By the 1980s, Harold and his siblings were fixtures on Pacific Rim beaches. They surfed whenever they could with no thought of sponsorships or contests. Just staying warm. “Wetsuits back then were awful. My dad started with dive suits which were thick, stiff, and horrible. Later, you could get a Farmer John with a ridiculous beaver tail and metal turnbuckles. You had to layer with wool socks and sometimes long johns, just to extend your time in the water beyond forty-five minutes. You came out hypothermic sometimes.”
Besides wetsuit technology, another shift was coming. By the 90’s surfers like Raph Bruhwiler grew up idolizing men like Jim Sadler and Bruce Atke, “They’d go up the coast on a wing and a prayer," recalls Harold. "They’d be ready to be stuck for two weeks if the weather turned. That was the mentality. It could be three days; it could be a week. Your only forecast was a five-day advance from Environment Canada. Those guys would go, build cabins, and be self-reliant. Fend for yourself, fix engines if they break, and figure it out.”
Inspired by those around him, Raph started filming and shooting photos with his childhood friend Jeremy Koreski. He studied technique, made surf edits, explored the coast, and eventually became Canada’s first professional surfer. “Raph would be the first to say he cut his teeth on waves that Bruce found, but then they took it further.”
What stands out in Harold’s retelling is not nostalgia, but true humility. “Surfing was just something we did. If people asked, they’d say ‘Even in the winter?’ If you didn’t surf in the winter, you didn’t surf. That’s just how it was.”
By the mid-’90s, that quiet normalcy was already fading.
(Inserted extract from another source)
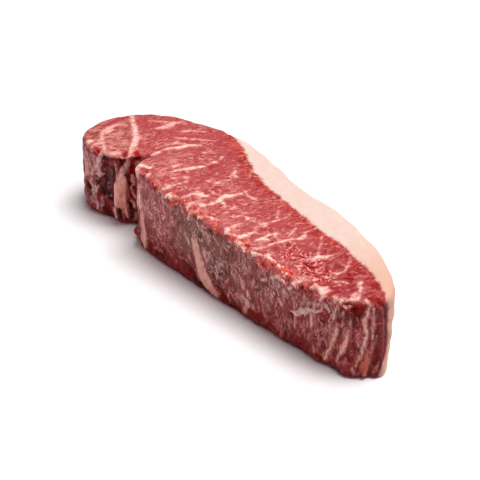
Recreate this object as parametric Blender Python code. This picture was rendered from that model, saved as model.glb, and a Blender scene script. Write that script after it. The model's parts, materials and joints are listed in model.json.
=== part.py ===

Harold remembers showing his license at a checkout in the city. The clerk noticed his Tofino address and grinned, “You must surf”, she said. In that moment, Harold realized the tide had shifted. Surfing, once hidden, was becoming Tofino’s identity. Even into the 2000s, surfers like Noah Cohen remembered echoes of that feeling.
“When I started in 2004, nobody knew I was a surfer. If I said it, I had to explain what it meant and answer a lot of questions like where, how, isn’t it freezing? It felt like a secret society.” That secrecy, combined with the determination of figures like Jim & Bruce, formed the bedrock of Canadian surfing. Without it, there would be no professional scene, no surf schools, no wax-stained rental boards stacked at Cox Bay. “Surfing was unique up here. You knew every surfer from here to South Island. We were all on a first name basis.”
The first Canadian surfers weren’t chasing sponsors, followers, or careers. They were improvisers —shaping boards in basements, hauling planks to drive across rivers, knee paddling with homemade paddles until their bodies gave out. They did it because the ocean was there, because curiosity demanded it, because the challenge mattered.
“I guess the takeaway is that we lived in the moment,” Harold now says. “Driving to the beach with boards in the van, powering through terrible wetsuits with wool layers underneath, figuring out how to surf in freezing cold water —that’s the stuff that sticks. It’s what people from abroad find fascinating: the grit, the physical challenges, not the epic waves.”
Today, Tofino is recognized worldwide as a surf town. Yet its story begins with ordinary people who looked at wild, freezing beaches and decided they would ride the waves, no matter the limitations of the gear, no matter what the risk. Their children —and their children’s children —have taken that seed further than ever imagined; however, the foundation remains.
“As I get older, things hurt more,” Harold says, looking again at the old photographs. “But I always tell people, enjoy the now. Don’t dwell on the ‘good old days’ — they were great, but focusing on them doesn’t help. Surfing alone, seeing no one else out, running up to a car with California plates just to introduce yourself because they were the only surfers you’d seen in five years —it was fun. It was cool. And now, with better equipment, longer sessions, and increased wave access available, the present is the best. It’s always going to be good if you find the waves and make the effort.”